* _WHAT IS ASKED_
Return, exactly as written, the run of lines that begins at the line containing "for name, (vertices, faces)" and ends at the line containing "zip(*points))), Vector(map(max, zip(*points)))". Nothing outside that run belongs in the answer.

* _INFORMATION PROVIDED_
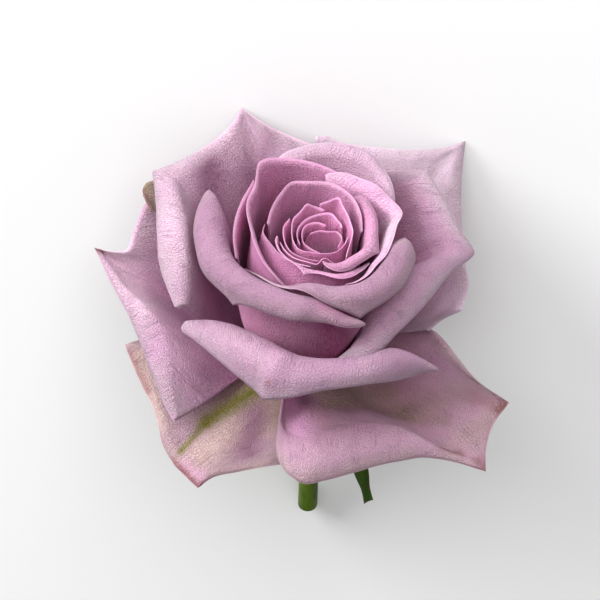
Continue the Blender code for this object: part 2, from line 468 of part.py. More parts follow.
def material_of(name):
    """The piece's own material: a Principled BSDF with its colour."""
    kind = next(k for k in COLOURS if name.startswith(k))
    material = bpy.data.materials.new(name)
    material.use_nodes = True
    shader = material.node_tree.nodes["Principled BSDF"]
    shader.inputs["Base Color"].default_value = (*COLOURS[kind], 1.0)
    shader.inputs["Roughness"].default_value = ROUGHNESS
    return material


def add_node(name, vertices, faces, turn, shift):
    mesh = bpy.data.meshes.new(name)
    mesh.from_pydata(((vertices @ turn.T + shift) / 1000).tolist(), [], faces.tolist())
    mesh.update()
    mesh.shade_smooth()
    mesh.set_sharp_from_angle(angle=np.radians(50))
    mesh.materials.append(material_of(name))
    bpy.context.collection.objects.link(bpy.data.objects.new(name, mesh))


def main():
    for obj in list(bpy.data.objects):
        bpy.data.objects.remove(obj, do_unlink=True)
    pushes = settle(PETALS)
    pieces = {"petal_" + name: petal(name, pushes[name]) for name in PETALS}
    pieces["hip"] = turned(HIP, STEM_SIDES)
    pieces["stem"] = stem()
    for name in SEPALS:
        pieces["sepal_" + name] = shell(sepal(name, 13, 4), SEPAL_THICK)
    turn, shift = lie_down(pieces)
    for name, (vertices, faces) in pieces.items():
        add_node(name, vertices, faces, turn, shift)


main()
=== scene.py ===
"""The look of a lavender hybrid tea rose that lies on its back petals, seen from above into the bloom.

The petals are built in the flower's own frame, in millimetres, and then laid down by the same turn as the
CAD solids: the origin is where the petals meet the hip, +Z runs up through the bloom, +X is the viewer's
right and -Y is towards the viewer.
"""

import bpy
import numpy as np
from mathutils import Matrix, Vector


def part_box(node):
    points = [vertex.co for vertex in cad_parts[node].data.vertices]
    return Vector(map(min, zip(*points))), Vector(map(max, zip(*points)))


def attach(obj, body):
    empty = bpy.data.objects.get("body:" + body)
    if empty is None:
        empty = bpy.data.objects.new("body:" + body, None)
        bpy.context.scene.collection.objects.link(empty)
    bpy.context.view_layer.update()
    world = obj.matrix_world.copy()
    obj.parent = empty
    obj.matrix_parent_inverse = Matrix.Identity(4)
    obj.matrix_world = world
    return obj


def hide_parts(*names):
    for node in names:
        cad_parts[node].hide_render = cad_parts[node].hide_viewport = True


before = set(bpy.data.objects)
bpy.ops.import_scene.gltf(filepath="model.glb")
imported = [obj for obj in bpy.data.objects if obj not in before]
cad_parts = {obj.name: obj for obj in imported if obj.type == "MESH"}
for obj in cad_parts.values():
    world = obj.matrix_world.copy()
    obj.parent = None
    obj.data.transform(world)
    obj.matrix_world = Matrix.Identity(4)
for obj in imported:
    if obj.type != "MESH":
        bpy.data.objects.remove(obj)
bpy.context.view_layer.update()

# What the petals curled round the heart share.
CURL = dict(rho=1.5, lip=0.2, lean=5, foot=20, pinch=0.9)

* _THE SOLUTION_
    for name, (vertices, faces) in pieces.items():
        add_node(name, vertices, faces, turn, shift)


main()
=== scene.py ===
"""The look of a lavender hybrid tea rose that lies on its back petals, seen from above into the bloom.

The petals are built in the flower's own frame, in millimetres, and then laid down by the same turn as the
CAD solids: the origin is where the petals meet the hip, +Z runs up through the bloom, +X is the viewer's
right and -Y is towards the viewer.
"""

import bpy
import numpy as np
from mathutils import Matrix, Vector


def part_box(node):
    points = [vertex.co for vertex in cad_parts[node].data.vertices]
    return Vector(map(min, zip(*points))), Vector(map(max, zip(*points)))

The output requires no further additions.